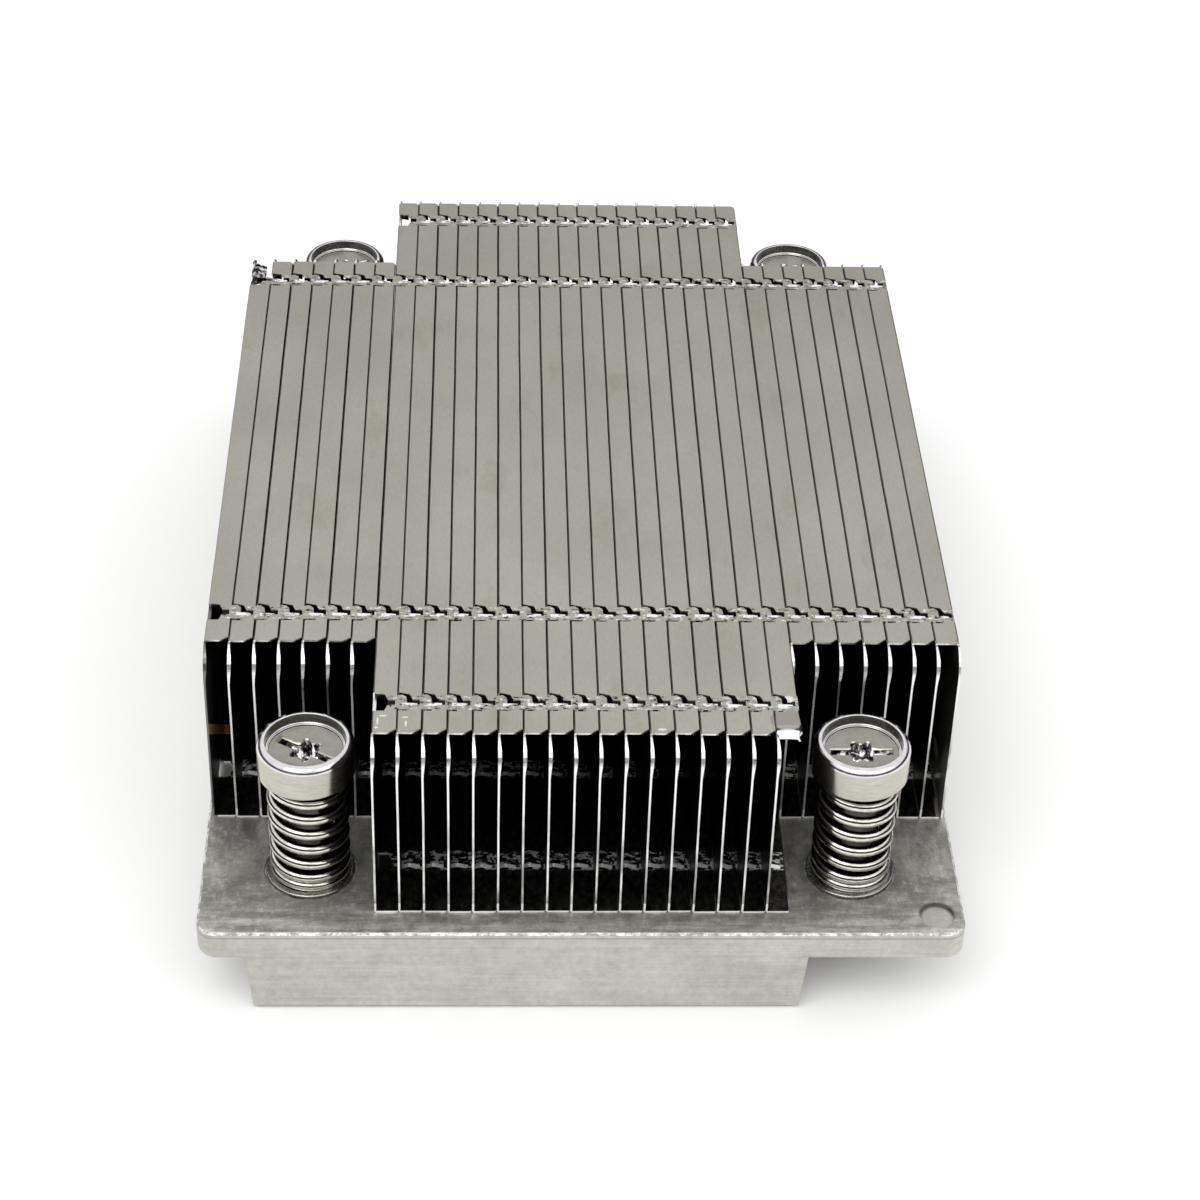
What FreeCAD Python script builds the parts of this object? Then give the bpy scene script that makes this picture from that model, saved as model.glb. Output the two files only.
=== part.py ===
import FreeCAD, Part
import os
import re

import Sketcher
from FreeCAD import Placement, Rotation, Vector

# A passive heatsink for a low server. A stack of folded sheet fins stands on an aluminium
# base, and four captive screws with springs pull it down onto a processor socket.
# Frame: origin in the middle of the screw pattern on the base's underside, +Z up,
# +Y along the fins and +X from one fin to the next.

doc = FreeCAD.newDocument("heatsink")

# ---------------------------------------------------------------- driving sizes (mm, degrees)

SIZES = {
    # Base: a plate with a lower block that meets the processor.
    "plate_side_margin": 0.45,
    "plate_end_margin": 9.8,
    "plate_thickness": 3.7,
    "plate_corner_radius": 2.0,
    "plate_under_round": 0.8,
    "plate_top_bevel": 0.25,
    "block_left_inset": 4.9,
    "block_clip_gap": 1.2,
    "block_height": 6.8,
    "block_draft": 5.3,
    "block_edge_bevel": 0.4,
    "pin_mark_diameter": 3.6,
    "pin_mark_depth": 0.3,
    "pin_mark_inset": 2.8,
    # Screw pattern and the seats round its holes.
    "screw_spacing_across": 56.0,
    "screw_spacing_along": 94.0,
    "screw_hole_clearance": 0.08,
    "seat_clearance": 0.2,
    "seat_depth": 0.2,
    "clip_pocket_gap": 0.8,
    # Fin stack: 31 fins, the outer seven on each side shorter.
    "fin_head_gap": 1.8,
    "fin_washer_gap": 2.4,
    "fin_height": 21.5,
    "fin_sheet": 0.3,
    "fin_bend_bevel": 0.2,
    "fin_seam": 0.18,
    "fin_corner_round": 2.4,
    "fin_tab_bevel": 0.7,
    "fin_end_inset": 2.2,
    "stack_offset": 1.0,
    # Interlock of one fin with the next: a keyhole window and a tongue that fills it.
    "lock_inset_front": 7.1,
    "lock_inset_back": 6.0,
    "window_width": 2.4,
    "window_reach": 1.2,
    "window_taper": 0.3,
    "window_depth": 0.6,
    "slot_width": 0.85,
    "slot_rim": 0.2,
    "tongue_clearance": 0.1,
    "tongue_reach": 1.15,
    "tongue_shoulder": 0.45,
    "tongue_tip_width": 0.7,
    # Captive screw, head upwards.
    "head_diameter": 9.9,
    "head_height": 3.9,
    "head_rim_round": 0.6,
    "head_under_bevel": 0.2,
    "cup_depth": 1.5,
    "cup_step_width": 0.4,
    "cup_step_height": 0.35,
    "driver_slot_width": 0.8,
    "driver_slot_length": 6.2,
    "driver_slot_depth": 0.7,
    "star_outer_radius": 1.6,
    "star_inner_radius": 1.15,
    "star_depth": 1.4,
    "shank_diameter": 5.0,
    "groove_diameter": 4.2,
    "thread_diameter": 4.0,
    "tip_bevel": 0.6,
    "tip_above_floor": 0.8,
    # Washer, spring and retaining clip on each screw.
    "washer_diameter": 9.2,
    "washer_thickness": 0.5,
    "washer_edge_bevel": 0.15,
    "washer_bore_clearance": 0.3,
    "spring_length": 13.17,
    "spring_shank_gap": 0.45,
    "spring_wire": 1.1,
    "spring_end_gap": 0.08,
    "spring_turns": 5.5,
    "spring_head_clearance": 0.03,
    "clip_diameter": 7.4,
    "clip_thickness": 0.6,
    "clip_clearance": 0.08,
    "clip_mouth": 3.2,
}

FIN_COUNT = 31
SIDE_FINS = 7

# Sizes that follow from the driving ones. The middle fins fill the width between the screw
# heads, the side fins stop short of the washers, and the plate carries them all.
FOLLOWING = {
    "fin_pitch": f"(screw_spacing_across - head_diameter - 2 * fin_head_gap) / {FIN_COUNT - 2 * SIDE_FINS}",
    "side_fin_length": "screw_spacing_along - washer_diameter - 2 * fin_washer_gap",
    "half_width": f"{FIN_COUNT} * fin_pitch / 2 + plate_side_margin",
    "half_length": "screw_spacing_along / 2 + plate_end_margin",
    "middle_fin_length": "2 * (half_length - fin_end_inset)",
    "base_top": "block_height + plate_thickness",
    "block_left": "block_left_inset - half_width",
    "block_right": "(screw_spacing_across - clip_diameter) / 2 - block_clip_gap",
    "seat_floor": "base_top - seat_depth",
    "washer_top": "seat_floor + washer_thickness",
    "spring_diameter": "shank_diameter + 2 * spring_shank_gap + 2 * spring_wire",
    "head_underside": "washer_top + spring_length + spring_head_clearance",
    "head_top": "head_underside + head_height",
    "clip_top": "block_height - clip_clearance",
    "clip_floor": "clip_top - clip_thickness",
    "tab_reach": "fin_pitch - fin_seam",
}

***

**Task brief**
Return exactly the lines from the beginning of the data above through the one containing "sizes (mm, degrees)", please. Include both end lines and add nothing else.

**Completed exercise**
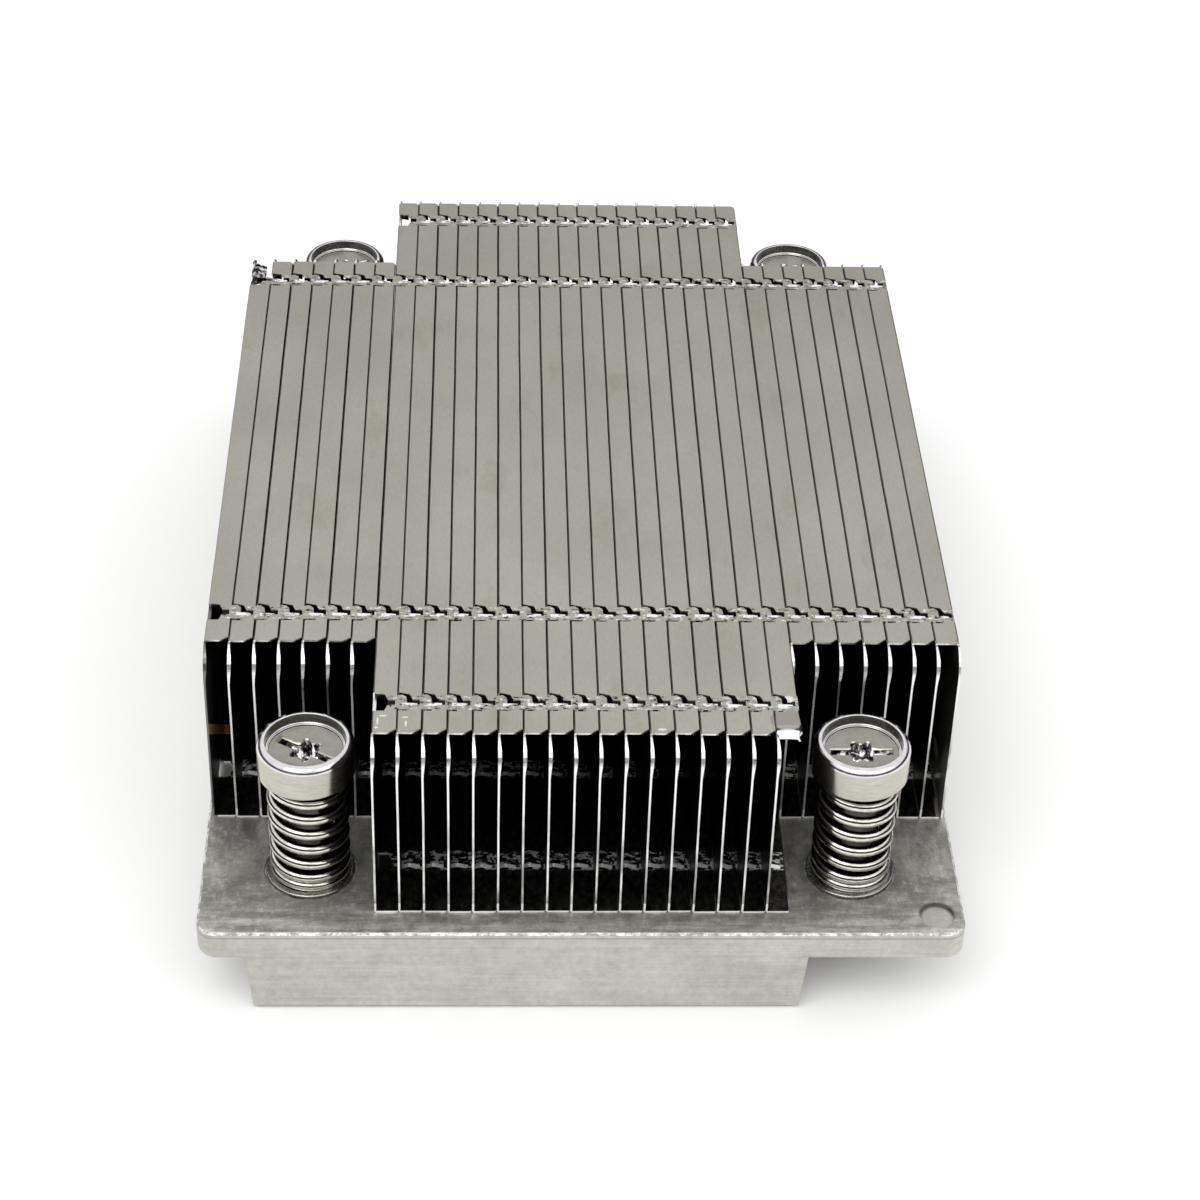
What FreeCAD Python script builds the parts of this object? Then give the bpy scene script that makes this picture from that model, saved as model.glb. Output the two files only.
=== part.py ===
import FreeCAD, Part
import os
import re

import Sketcher
from FreeCAD import Placement, Rotation, Vector

# A passive heatsink for a low server. A stack of folded sheet fins stands on an aluminium
# base, and four captive screws with springs pull it down onto a processor socket.
# Frame: origin in the middle of the screw pattern on the base's underside, +Z up,
# +Y along the fins and +X from one fin to the next.

doc = FreeCAD.newDocument("heatsink")

# ---------------------------------------------------------------- driving sizes (mm, degrees)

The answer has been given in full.